Review By Greg Klymkiw
"Yes, I love him. I love those hick shirts he wears with the boiled cuffs and the way he always has his vest buttoned wrong. Looks like a giraffe, and I love him. I love him because he's the kind of a guy that gets drunk on a glass of buttermilk, and I love the way he blushes right up over his ears. Love him because he doesn't know how to kiss, the jerk! " - Sugarpuss O'Shea

In this day and age, how hard would it be for movies to include characters with colourful monickers like Sugarpuss O'Shea? (Accent on "like" since there can only be one Sugarpuss O'Shea as portrayed by Barbara Stanwyck.) Seriously, it's not as if anyone in real-life during 1941, when the great screwball comedy Ball of Fire was made, actually sported sobriquets (officially christened or not) like Sugarpuss O'Shea, anyway. So, hell, 2015 is as good a year as any for screenwriters and directors to embrace similarly delectable appellations in their motion pictures.

And dialogue? What's with movies today? Come on, get with the programme, dudes! (AND dudettes!) Really! Does anything in the 21st Century come close to the magnificent banter as wrought by those esteemed Ball of Fire scribes Billy Wilder and Charles Brackett? Check out this gloriously sexy, funny and eminently romantic repartee twixt Sugarpuss (Stanwyck) and Professor Bertram Potts (Gary Cooper):

Sugarpuss: You think we could sort of begin the beguine right now?
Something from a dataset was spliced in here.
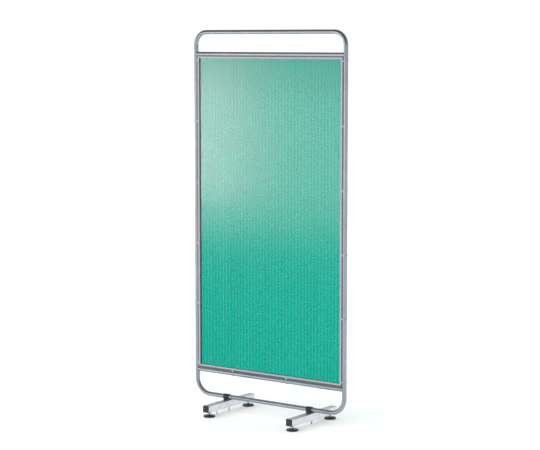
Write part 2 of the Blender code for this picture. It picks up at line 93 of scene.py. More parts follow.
class Shade:
    """A material under construction: one Principled shader and the nodes that feed it."""

    def __init__(self, name, colour, rough, metal=0.0):
        self.material = bpy.data.materials.new(name)
        self.material.use_nodes = True
        self.tree = self.material.node_tree
        self.shader = self.tree.nodes["Principled BSDF"]
        self.put("Base Color", (*colour, 1.0))
        self.put("Roughness", rough)
        self.put("Metallic", metal)

    def put(self, socket, value):
        self.shader.inputs[socket].default_value = value

    def link(self, source, target):
        self.tree.links.new(source, target)

    def node(self, kind, **settings):
        made = self.tree.nodes.new("ShaderNode" + kind)
        for key, value in settings.items():
            setattr(made, key, value)
        return made

    def place(self, scale=(1, 1, 1)):
        """Object coordinates, stretched."""
        source = self.node("TexCoord")
        mapping = self.node("Mapping")
        mapping.inputs["Scale"].default_value = scale
        self.link(source.outputs["Object"], mapping.inputs["Vector"])
        return mapping.outputs["Vector"]

    def noise(self, size, detail=3.0, stretch=(1, 1, 1), rough=0.5):
        """Noise whose features are about size metres across."""
        made = self.node("TexNoise")
        made.inputs["Scale"].default_value = 1.0 / size
        made.inputs["Detail"].default_value = detail
        made.inputs["Roughness"].default_value = rough
        self.link(self.place(stretch), made.inputs["Vector"])
        return made.outputs["Fac"]

    def wave(self, pitch):
        """Upright waves, pitch metres apart across the piece."""
        made = self.node("TexWave")
        made.inputs["Scale"].default_value = math.pi / (10 * pitch)
        self.link(self.place((1, 1, 1)), made.inputs["Vector"])
        return made.outputs["Fac"]

    def remap(self, source, low, high, start=0.3, stop=0.7):
        """A value moved from start..stop to low..high."""
        made = self.node("MapRange")
        for socket, value in (("From Min", start), ("From Max", stop), ("To Min", low), ("To Max", high)):
            made.inputs[socket].default_value = value
        self.link(source, made.inputs["Value"])
        return made.outputs["Result"]

    def blend(self, fac, first, second):
        """Two colours mixed by a value."""
        made = self.node("Mix", data_type="RGBA")
        for socket, value in ((6, first), (7, second)):
            if isinstance(value, tuple):
                made.inputs[socket].default_value = (*value, 1.0)
            else:
                self.link(value, made.inputs[socket])
        self.link(fac, made.inputs[0])
        return made.outputs[2]

    def bump(self, height, strength, distance):
        """Relief on the shader's normal."""
        made = self.node("Bump")
        made.inputs["Strength"].default_value = strength
        made.inputs["Distance"].default_value = distance
        self.link(height, made.inputs["Height"])
        if self.shader.inputs["Normal"].links:
            self.link(self.shader.inputs["Normal"].links[0].from_socket, made.inputs["Normal"])
        self.link(made.outputs["Normal"], self.shader.inputs["Normal"])

    def drive(self, socket, source):
        self.link(source, self.shader.inputs[socket])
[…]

Potts: Well, it's nearly one o'clock, Miss O'Shea.

Sugarpuss: Oh, foo, professor. Let's get ourselves a couple drinks, light the fire maybe, and you can start working on me right away.

Potts: I wouldn't think of imposing on you at this hour.

Sugarpuss: I figured on working all night.

Yes, it's always important for a gentleman to start working on Barbara Stanwyck tout suite! Imposing, indeed, if you ask this fella'.

Like any first rate romantic comedy, we've got a seemingly mismatched couple whom we desperately desire to get un-mismatched by getting together for an eternity of blissful whoopee by coming to appreciate and love each other's differences and in so doing, discover a few things or two about their own charming selves.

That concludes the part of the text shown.